The funny thing is, as Rotherham will tell you, La Libertad is really one of the safer spots a surfer could visit. The war in Salvador is being fought for control of the farming areas inland. The people of La Libertad have their backs to all that, and they make their living from the sea. Neither the guerrillas nor the army cares much about this part of the country. And the airport is only about 20 miles away. A surfer could fly in from California, for example, take a cab to La Libertad, and surf in perfect safety until he felt like leaving. This is why I did not write this article for a California surf magazine. If they only knew…
I don’t mind telling you Aussies. Not enough of you will bother to come all this way. and the few that do are probably the kind of characters that would be worth meeting. Latin America is even safer for Aussies than Yanks, because no one there resents an Aussie. You’re barely even gringos. Once in Mexico, my friends Brad and Bob from Ulladulla were driving up the coast after we’d spent a couple weeks at this unreal point called Chacahua. With typical Aussie foresight, they had neglected to clean the seeds and roaches from their car before pulling up to a Mexican military roadblock. A bust like this in Mexico can often lead to the loss of all your possessions and some time in the slammer. But a $20 bribe covered it when the soldiers found our Brad and Bob were Aussies and not Americans. They were laughing about it the next day when they showed up at a rivermouth break called Tikla, and we all got drunk on cold beer, real cold because the Mexicans keep it on blocks of ice in villages that don’t have electricity.
When you consider how many Aussies save up for years just to travel to horribly boring places like England, it’s amazing that more don’t hit this part of the world. Mexico and Salvador not only have good surf, they offer true $5-a-day living. It could be done even cheaper. And, whether you want to or not, you will have more adventures in these places than just about anywhere on earth.
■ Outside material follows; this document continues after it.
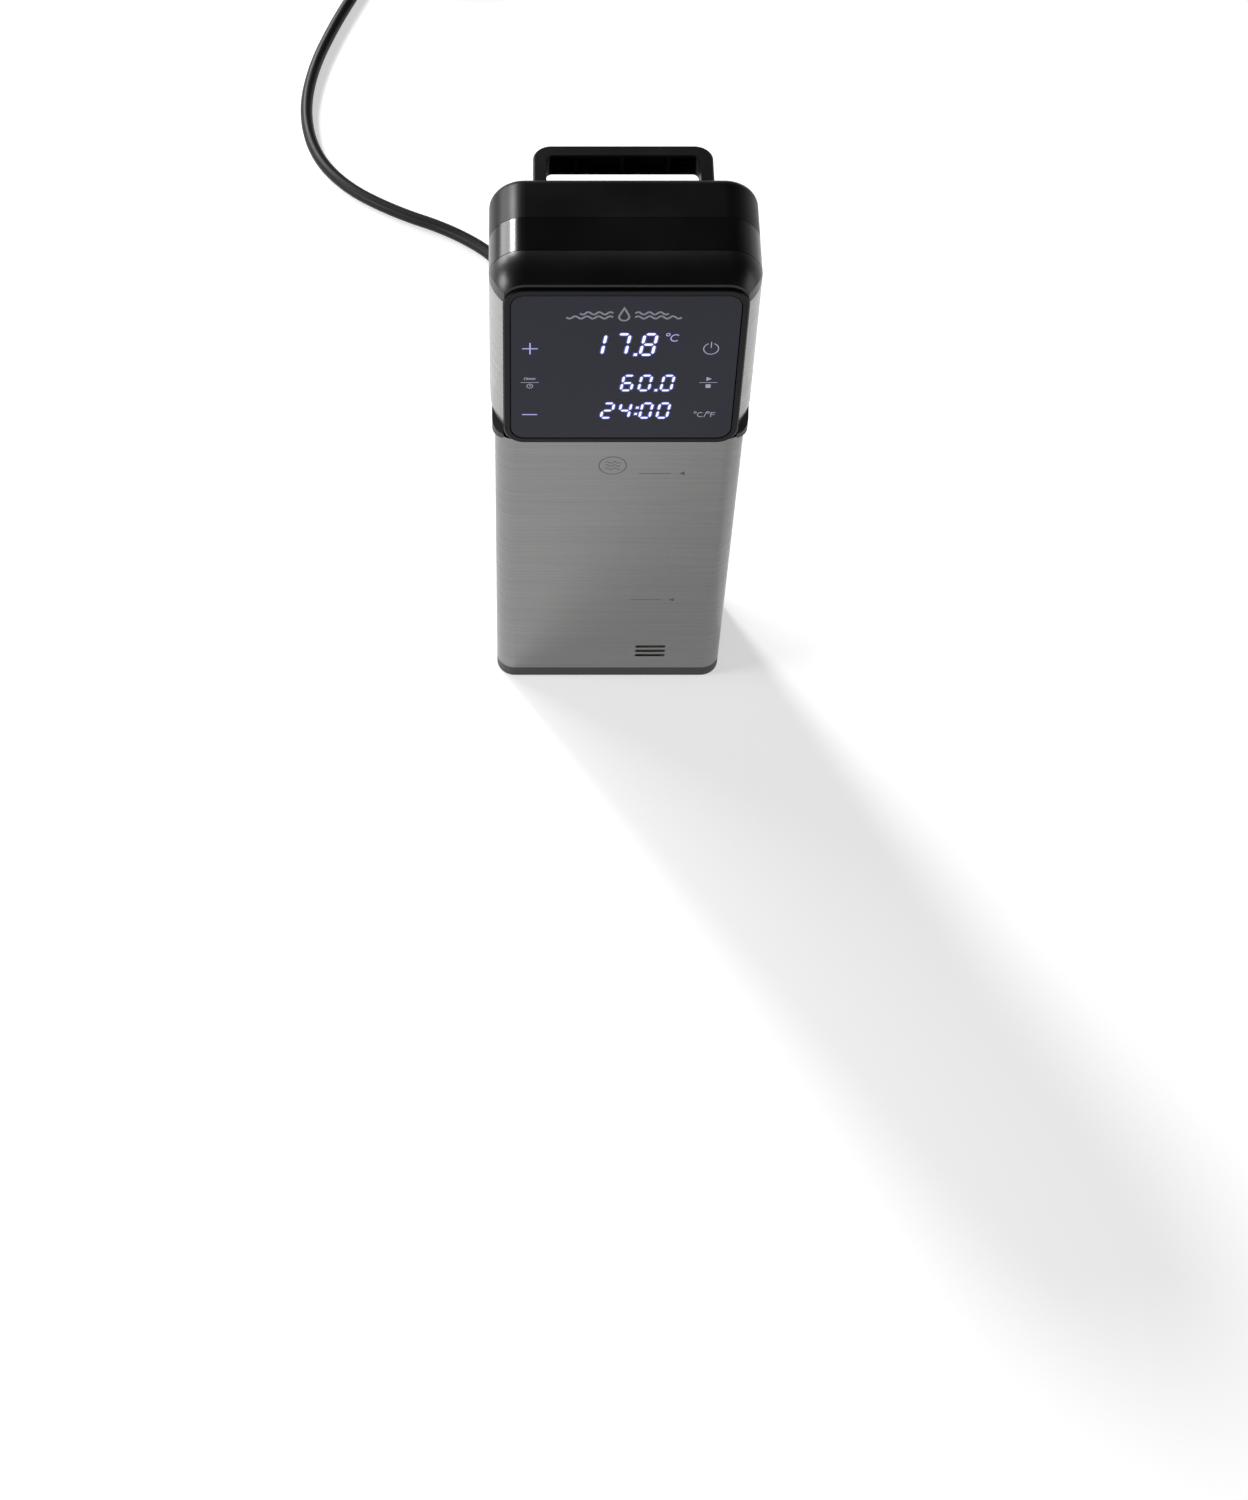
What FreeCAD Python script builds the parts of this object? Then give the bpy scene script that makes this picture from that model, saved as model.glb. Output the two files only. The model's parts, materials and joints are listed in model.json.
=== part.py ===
import FreeCAD, Part
import math
import os

# Clamp-on immersion circulator for a water bath, millimetres.
# Frame: +X to the user's right, +Y to the back, +Z up; origin at the centre of the foot's flat underside.

V = FreeCAD.Vector
X, Y, Z = V(1, 0, 0), V(0, 1, 0), V(0, 0, 1)

# ---- driving dimensions -------------------------------------------------------------------------
HEAD_HALF = 62.0          # half width of the head
HEAD_BASE, HEAD_TOP = 200.0, 305.0
HEAD_BACK = 37.0
FRONT_Y = -33.5           # front of the control panel at HEAD_BASE
LEAN = math.tan(math.radians(4.5))   # the panel leans back
PANEL_SETBACK = 1.5       # shell's front edge behind the panel's face
CORNER_R = 26.6           # front corner arcs in plan
CORNER_RUN = 18.0         # how far the arcs run in Y
SIDE_R = 16.5             # rounding of the top edges
VISOR_R = 21.6            # rounding from the top down to the panel
VISOR_SPLIT, REAR_SPLIT = -9.1, 11.1  # seams across the top
CAP_Z = 288.5             # seam between steel side panels and black caps
SIDE_Z = 220.0            # lower edge of the side panels
SIDE_BACK = 20.0          # rear edge of the side panels
BACK_RIM_R = 5.0          # rounding all round the rear face
WALL, STEEL = 2.5, 1.0
SEAM = 0.2                # half of the gap left at each seam

BEZEL_W, BEZEL_H, BEZEL_T, BEZEL_R = 111.0, 97.3, 6.0, 10.0
GLASS_INSET, GLASS_T = 3.2, 1.8

SKIRT_W, SKIRT_D, SKIRT_R = 119.5, 62.0, 9.7
FOOT_H = 8.0              # visible height of the foot under the steel skirt
SKIRT_TOP = 199.8

PUMP_X, PUMP_Y = 22.0, 3.0
SHAFT_R = 3.0
RUNNING_GAP = 0.05

JAW_Z = 165.0             # clamp screw height
JAW_PAD_Y = 45.0          # moving pad's face at rest
RIM_FACE_Y = 33.0         # fixed rubber's face
LEG_Y, LEG_T = 63.0, 3.0
SCREW_R = 4.0
BOLT_XS, BOLT_Z = (-8.5, 8.5), 209.0    # bolts that hold the bracket to the collar
STRAP_Y, STRAP_T = 37.1, 3.0
ARM_Z = 196.0             # underside of the bracket's arm over the rim

CORD_D = 7.5
CORD_X, CORD_Z = -28.0, 235.0


# ---- helpers ------------------------------------------------------------------------------------
def block(x0, x1, y0, y1, z0, z1):
    return Part.makeBox(x1 - x0, y1 - y0, z1 - z0, V(x0, y0, z0))


def rod(x, y, z0, z1, r, bore=0.0):
    solid = Part.makeCylinder(r, z1 - z0, V(x, y, z0), Z)
    return solid.cut(Part.makeCylinder(bore, z1 - z0, V(x, y, z0), Z)) if bore else solid


def bar(x, z, y0, y1, r, bore=0.0):
    solid = Part.makeCylinder(r, y1 - y0, V(x, y0, z), Y)
    return solid.cut(Part.makeCylinder(bore, y1 - y0, V(x, y0, z), Y)) if bore else solid


def edges_along(shape, axis):
    picked = []
    for edge in shape.Edges:
        if len(edge.Vertexes) == 2:
            run = edge.Vertexes[1].Point - edge.Vertexes[0].Point
            if run.Length > 1e-6 and abs(abs(run.normalize().dot(axis)) - 1) < 1e-4:
                picked.append(edge)
    return picked


def slab(w, d, r, z0, z1, cx=0.0, cy=0.0):
    """Upright block with rounded vertical corners."""
    solid = block(cx - w / 2, cx + w / 2, cy - d / 2, cy + d / 2, z0, z1)
    return solid.makeFillet(r, edges_along(solid, Z))


def outline(points, normal_run):
    """Prism over a closed outline. A point given as (via, end) is reached by an arc through via."""
    edges, here = [], points[0]
    for item in points[1:] + [points[0]]:
        if isinstance(item, tuple):
            via, end = item
            edges.append(Part.Arc(here, via, end).toShape())
            here = end
        else:
            if (item - here).Length > 1e-6:
                edges.append(Part.LineSegment(here, item).toShape())
            here = item
    return Part.Face(Part.Wire(edges)).extrude(normal_run)


def revolve(profile, base, axis):
    """Turn a closed (radius, height) profile about an axis through base."""
    side = X if abs(axis.dot(X)) < 0.9 else Z
    points = [base + side * r + axis * h for r, h in profile]
    face = Part.Face(Part.makePolygon(points + [points[0]]))
    return face.revolve(base, axis, 360)


def fuse(*solids):
    out = solids[0]
    for solid in solids[1:]:
        out = out.fuse(solid)
    return out.removeSplitter()


def cut(solid, *tools):
    for tool in tools:
        solid = solid.cut(tool)
    return solid


def group(*solids):
    return Part.Compound(list(solids))


def screw(at, into, r=1.5, length=10.0, head_r=2.8, head_h=1.8):
    """Pan-head screw: at is the seat under the head, into is the way the shank points."""
    head = Part.makeCylinder(head_r, head_h, at - into * head_h, into)
    shank = Part.makeCylinder(r, length, at, into)
    socket = Part.makeCylinder(head_r * 0.45, head_h * 0.6, at - into * head_h, into)
    return head.fuse(shank).cut(socket)


# ---- head envelope ------------------------------------------------------------------------------
def head_solid(inset):
    """The head's outer form, or the same form moved inwards by inset."""
    low, high = HEAD_BASE - 10, HEAD_TOP + 10
    half, top = HEAD_HALF - inset, HEAD_TOP - inset
    shift = (low - HEAD_BASE) * LEAN
    arc_y = FRONT_Y + PANEL_SETBACK + CORNER_RUN + shift
    arc_x = HEAD_HALF - CORNER_R
    radius = CORNER_R - inset
    run = CORNER_RUN - inset
    reach = arc_x + math.sqrt(radius ** 2 - run ** 2)
    turn = math.asin(run / radius) / 2
    mid = V(arc_x + radius * math.cos(turn), arc_y - radius * math.sin(turn), low)
    front = outline([
        V(half, 60, low), V(half, arc_y, low),
        (mid, V(reach, arc_y - run, low)),
        V(-reach, arc_y - run, low),
        (V(-mid.x, mid.y, low), V(-half, arc_y, low)),
        V(-half, 60, low)], V(0, (high - low) * LEAN, high - low))

    # An arched block with a rounded rear rim runs back from the front seam.
    back = HEAD_BACK - inset
    body = block(-half, half, VISOR_SPLIT, back, low, top)
    body = body.makeFillet(SIDE_R - inset, [e for e in edges_along(body, Y) if e.Vertexes[0].Z > HEAD_BASE])
    rim = [e for e in body.Edges if e.BoundBox.YMin > back - 1e-6 and e.BoundBox.ZMax > HEAD_BASE]
    body = body.makeFillet(BACK_RIM_R - inset, rim)

    # The same arch turns down over the front about the visor's own centre line.
    centre_z = HEAD_TOP - VISOR_R
    arch = body.common(block(-80, 80, VISOR_SPLIT, VISOR_SPLIT + 1, centre_z, high))
    arch = [f for f in arch.Faces if f.BoundBox.YMax < VISOR_SPLIT + 1e-6][0]
    centre = V(0, VISOR_SPLIT, centre_z)
    visor = arch.revolve(centre, X, 90)
    brow = arch.rotated(centre, X, 90).extrude(V(0, 0, low - centre_z))
    return front.common(fuse(body, visor, brow))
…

The Central America region is, in fact, where many of the things that make life interesting originate. All the great stimulants come from there, which is somehow fitting. Cocaine, coffee-there would not even be such a thing as Indian hot curry if not for Central America; the chili pepper originated there. There would be no chocolate for the Swiss or tomatoes for the Italians if it hadn’t been for Central America.
As soon as you enter this part of the world you are taken over by the energy. When I was in the US making my plans. I would sometimes lie awake at night worrying about death squads. I’d be stopped on some road in the middle of nowhere by a gang of armed men. I’d show them my press credentials and try to convince them I was a journalist. The leader would spit in the dirt and motion to his underlings to finish me off…
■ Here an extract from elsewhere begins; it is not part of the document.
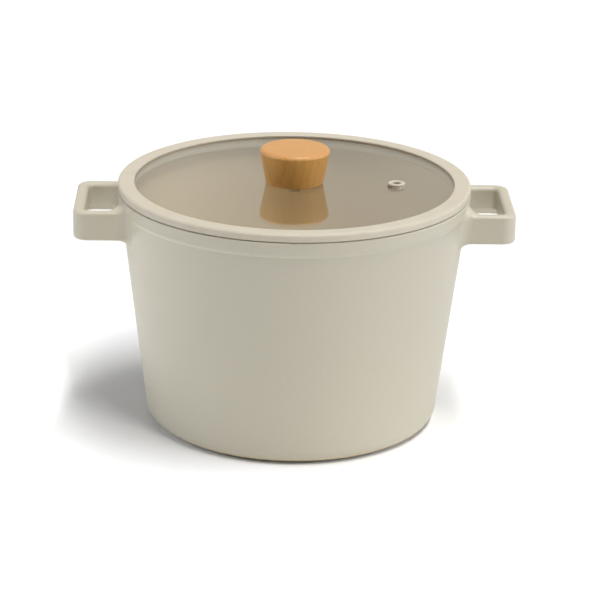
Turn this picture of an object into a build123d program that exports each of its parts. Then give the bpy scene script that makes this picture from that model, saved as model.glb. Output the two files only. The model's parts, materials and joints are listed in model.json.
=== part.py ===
"""Deep saucepan with a flat glass lid: cast pot with two loop handles, silicone-rimmed lid, turned wooden knob.

Millimetres, +Z up, origin at the centre of the base on the table. The loop handles lie along X.
"""

import os
from math import cos, hypot, radians, sin

from build123d import *

# ---- pot -------------------------------------------------------------------------------------
MOUTH_R = 120.0  # bore of the mouth: a 24 cm pot
RIM_R = 125.0  # outside of the rim
POT_H = 169.0  # rim plane above the table
BASE_EDGE_R = 103.9  # where the sloping wall would meet the table
WALL_TOP_R = 124.4  # where the sloping wall would meet the rim plane
BASE_CORNER = 11.0  # outer radius between wall and base
BASE_T = 5.0
WALL_T = 3.4
INNER_CORNER = 14.0
SEAT_BLEND = 6.0  # between the sloping wall and the straight bore at the mouth
COLLAR_H = 11.2  # raised band below the rim
COLLAR_BLEND = 2.6  # height of the step from wall to band
COLLAR_STEP_R = 2.5
COLLAR_DRAFT = 0.5  # the band is this much smaller at its foot
RIM_EDGE = 1.1

# ---- loop handles, cast in one with the pot ---------------------------------------------------
HANDLE_END_X = 155.0
HANDLE_HALF_Y = 38.3
HANDLE_TOP_Z = 161.5
HANDLE_T = 21.1
HANDLE_SIDE_BAR = 7.6
HANDLE_END_BAR = 8.0
HANDLE_CORNER = 9.5
HANDLE_HOLE_CORNER = 3.5
HANDLE_EDGE = 2.4
HANDLE_HOLE_EDGE = 3.2
HANDLE_RELIEF_H = 5.2  # the finger hole opens out towards its underside
HANDLE_RELIEF_W = 4.4
HANDLE_RELIEF_START_X = 122.5  # clear of the wall
HANDLE_ROOT = 10.0  # fillet where a bar runs into the wall
HANDLE_START_X = 104.0  # the bars begin inside the pot and are trimmed by its hollow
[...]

Once I was in Salvador I slept like a baby. The only nightmares I had were when 1 dreamt I was back in the States. A certain state of mind takes over in Central America. It you have food, surf, beer, music- you don’t think ahead. If they kill you, it will be quick. They don’t torture gringos.
Odd things happen. Me and a guy from New Zealand, who everyone called Kiwi for some reason, were sitting at an outdoor cafe in San Salvador with a couple of girls, getting drunk. Suddenly there was a commotion. It turned out that a woman who’d been sitting a few tables away had gone to her car to get something. Two armed men had been waiting there and they took her, and her car. No one knew where. The girls went over and joined the crowd asking questions. By the time the police came everyone had forgotten about it and the mariachis were playing.
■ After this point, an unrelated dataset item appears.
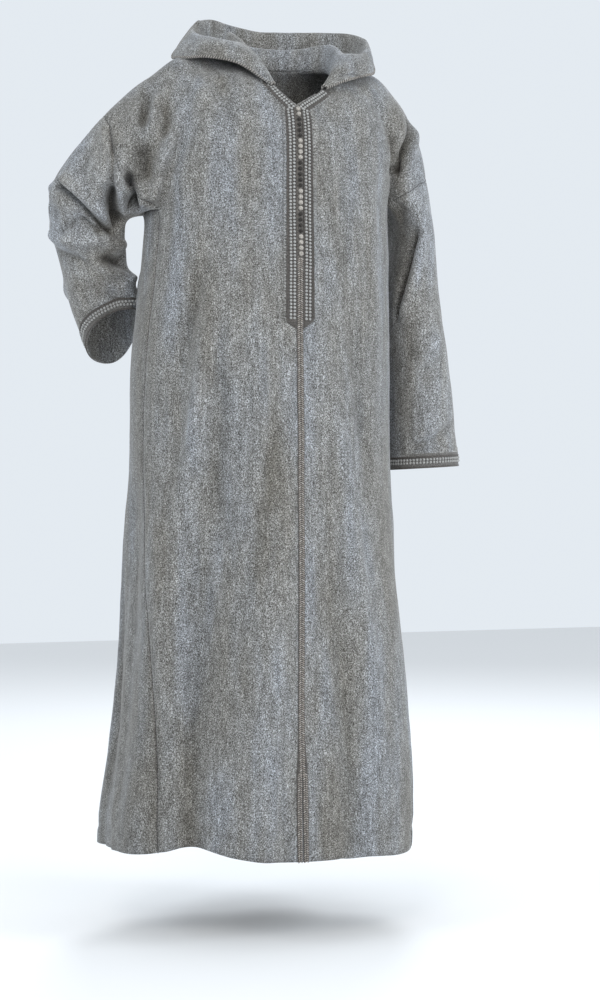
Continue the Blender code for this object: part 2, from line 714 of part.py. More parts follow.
def centreLine(normals, places):
    keys = [yokeKey(1, 0, ring) for ring in range(yokeRings)]
    keys += [bodyKey(1, 0, row) for row in range(chevronRow + 1)]
    line = np.array([places[named[k]] for k in keys])
    lift = np.array([normals[named[k]] for k in keys])
    along = np.concatenate([[0], np.cumsum(np.linalg.norm(np.diff(line, axis=0), axis=1))])
    return along, line, lift


def addButton(number, along, line, lift):
    at = 0.008 + buttonPitch * number
    place = np.array([np.interp(at, along, line[:, k]) for k in range(3)])
    up = unit(np.array([np.interp(at, along, lift[:, k]) for k in range(3)]))
    light = number in lightButtons
    centre = place + up * (braidLift + braidWall + 0.0003 + buttonRadius * 0.86)
    name = "button_%02d" % (number + 1)
    mesh = bpy.data.meshes.new(name)
    bm = bmesh.new()
    bmesh.ops.create_uvsphere(bm, u_segments=8, v_segments=5, radius=buttonRadius)
    turn = Vector((0, 0, 1)).rotation_difference(Vector(up))
    for vert in bm.verts:
        place = Vector((vert.co.x, vert.co.y, vert.co.z * 0.86))
        place.rotate(turn)
        vert.co = place + Vector(centre)
    bmesh.ops.triangulate(bm, faces=bm.faces)
    bm.to_mesh(mesh)
    bm.free()
    made = bpy.data.objects.new(name, mesh)
    made.data.materials.append(material(name, paleKnot if light else darkKnot))
    bpy.context.scene.collection.objects.link(made)


def main():
    for old in list(bpy.data.objects):
        bpy.data.objects.remove(old)
    for side in (-1, 1):
        addYoke(side)
    for side in (-1, 1):
        addBody(side)
    for side in (-1, 1):
        addArm(side)
    tree = BVHTree.FromPolygons([tuple(v) for v in points], [corners for _, corners in faces])
    for side in (-1, 1):
        addHood(side, tree)
    places = np.array(points)
    normals, full = pointNormals(places, faces)
    panels = {}
    for panel, corners in faces:
        panels.setdefault(panel, []).append(list(corners))
    for panel, quads in panels.items():
        solid(panel, quads, places, normals, 0.0, -clothWall, full, seamGap / 2, wool)
    low, high = braidLift, braidLift + braidWall
    strips = {
        "placket_braid_right": stripFaces(lambda s, c, r: s < 0 and c == 1 and r < placketRow) + neckBand(-1),
        "placket_braid_left": stripFaces(lambda s, c, r: s > 0 and c == 1 and r < placketRow) + neckBand(1),
        "loop_strip": stripFaces(lambda s, c, r: c == 0 and r < chevronRow),
        "front_braid": stripFaces(lambda s, c, r: c == 0 and chevronRow <= r < slitRow),
        "slit_braid_right": stripFaces(lambda s, c, r: s < 0 and c == 0 and r >= slitRow),
        "slit_braid_left": stripFaces(lambda s, c, r: s > 0 and c == 0 and r >= slitRow),
        "cuff_braid_right": cuffBand(-1),
        "cuff_braid_left": cuffBand(1),
    }
    for name, quads in strips.items():
        solid(name, quads, places, normals, high, low, full * 0 + 1, seamGap / 2, braid)
    along, line, lift = centreLine(normals, places)
    for number in range(27):
        addButton(number, along, line, lift)


main()
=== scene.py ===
# A hooded djellaba robe of marled wool, worn with the right hand on the hip.
# Metres, Z up, the front faces -Y, the wearer's left is +X.
import math

import bmesh
import bpy
import numpy as np
from mathutils import Matrix, Vector, noise
from mathutils.bvhtree import BVHTree
from mathutils.kdtree import KDTree


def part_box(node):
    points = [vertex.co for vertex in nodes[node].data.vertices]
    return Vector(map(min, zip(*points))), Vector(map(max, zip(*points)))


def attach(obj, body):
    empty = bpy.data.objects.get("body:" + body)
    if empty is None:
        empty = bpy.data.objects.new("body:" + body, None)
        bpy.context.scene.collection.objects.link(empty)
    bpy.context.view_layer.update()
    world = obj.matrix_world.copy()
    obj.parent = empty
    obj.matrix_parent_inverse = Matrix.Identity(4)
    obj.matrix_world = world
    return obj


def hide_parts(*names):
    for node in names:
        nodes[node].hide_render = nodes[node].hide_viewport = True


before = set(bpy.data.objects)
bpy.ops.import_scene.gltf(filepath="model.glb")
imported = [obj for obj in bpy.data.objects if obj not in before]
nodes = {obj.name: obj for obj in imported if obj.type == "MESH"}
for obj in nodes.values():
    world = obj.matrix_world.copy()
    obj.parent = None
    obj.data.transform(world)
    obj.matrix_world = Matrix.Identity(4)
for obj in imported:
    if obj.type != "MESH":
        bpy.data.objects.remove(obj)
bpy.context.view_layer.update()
print("frame loaded,", len(nodes), "nodes")


# Materials
def startMaterial(name, roughness, sheen):
    made = bpy.data.materials.new(name)
    made.use_nodes = True
    shader = made.node_tree.nodes["Principled BSDF"]
    shader.inputs["Roughness"].default_value = roughness
    shader.inputs["Specular IOR Level"].default_value = 0.18
    shader.inputs["Sheen Weight"].default_value = sheen
    shader.inputs["Sheen Roughness"].default_value = 0.45
    return made, made.node_tree.nodes, made.node_tree.links, shader


def stretched(tree, links, scale):
    place = tree.new("ShaderNodeTexCoord")
    mapping = tree.new("ShaderNodeMapping")
    mapping.inputs["Scale"].default_value = scale
    links.new(place.outputs["Object"], mapping.inputs["Vector"])
    return mapping.outputs["Vector"]


def grain(tree, links, vector, scale, detail=1.0, roughness=0.5):
    made = tree.new("ShaderNodeTexNoise")
    made.inputs["Scale"].default_value = scale
    made.inputs["Detail"].default_value = detail
    made.inputs["Roughness"].default_value = roughness
    links.new(vector, made.inputs["Vector"])
    return made.outputs["Fac"]


def ramp(tree, links, value, stops):
    made = tree.new("ShaderNodeValToRGB")
    band = made.color_ramp
    while len(band.elements) < len(stops):
        band.elements.new(0.5)
    for element, (at, colour) in zip(band.elements, stops):
        element.position = at
        element.color = (*colour, 1)
    links.new(value, made.inputs["Fac"])
    return made.outputs["Color"]


def multiplied(tree, links, first, second):
    made = tree.new("ShaderNodeMix")
    made.data_type = "RGBA"
    made.blend_type = "MULTIPLY"
    made.inputs[0].default_value = 1.0
    links.new(first, made.inputs[6])
    links.new(second, made.inputs[7])
    return made.outputs[2]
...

I drove down to Nicaragua with another Yank. We had to travel through the worst war zones in Salvador, and the “paro” was on heavy. We passed the hulks of trucks and cars that the guerrillas had burned for violating the ban on travel. At any moment, automatic weapons fire could erupt from the bush. I wasn’t worried it was his car. Death by machine gun is bad, but at least it’s quick. Car repairs in Latin America kill you slowly.
There’s a lot to be learned in Nicaragua, I found out. The first thing I learned is that, even though they hate the yanquis, the Sandinistas will only take American dollars at the border if you want to enter their country. They made me change $60 into roughly enough cordobas to buy a hot dog and a Coke. Then, adding insult to injury, the guy in the next booth wanted to see if I had enough. money to enter his country. Enough money? Pal, I’ve got sixty bucks worth of cordobas.
I resented that sleazy little manoeuvre, and! resented just about everything else I saw in Nicaragua. I went and talked to the guys at La Prensa, the opposition newspaper that has since been shut down, and they told me how the Sandinistas censored them, cutting out articles about rainstorms and similar trivialities just to harass them for not being good party members. A lot of people around the world are making the Sandinistas out to be some sort of heroes, but let me tell you this: If it was up to guys like this there would be no Tracks magazine and almost certainly no surfers. We’d be fucked.
I had no great desire to stay long in Nicaragua, contributing money to a revolution that seemed to have the goal of ridding the earth of people like me. But if you’re interested in superpower politics, Nicaragua is the place to be. Watch first hand as Ron and Gorby fight it out through their stooges. Watch the Russian military hardware cruise the streets. See the Russian automatic rifles on every street corner. The party has things sewed up nice and tight so you can enjoy the fine local beer in peace when visiting with the various “internacionalistas” foreign supporters of the Sandinista party. Most are misguided American rich kids, playing revolutionary for three months or so. Bring up Lenin’s name over diner, complimenting him on the wonderfully sturdy system he devised. Watch the shit fly. It’s a laugh, and a good education, too.
They say there’s some surf in Nicaragua. I wasn’t there long enough to check it out. I also didn’t get down to Costa Rica, which has surf on both the Pacific and Atlantic sides. As soon as I could I flew back to Salvador, just in time for the yearly surf contest, which drew about 50 local and gringo contestants. About the contest, I have this to say: I was robbed.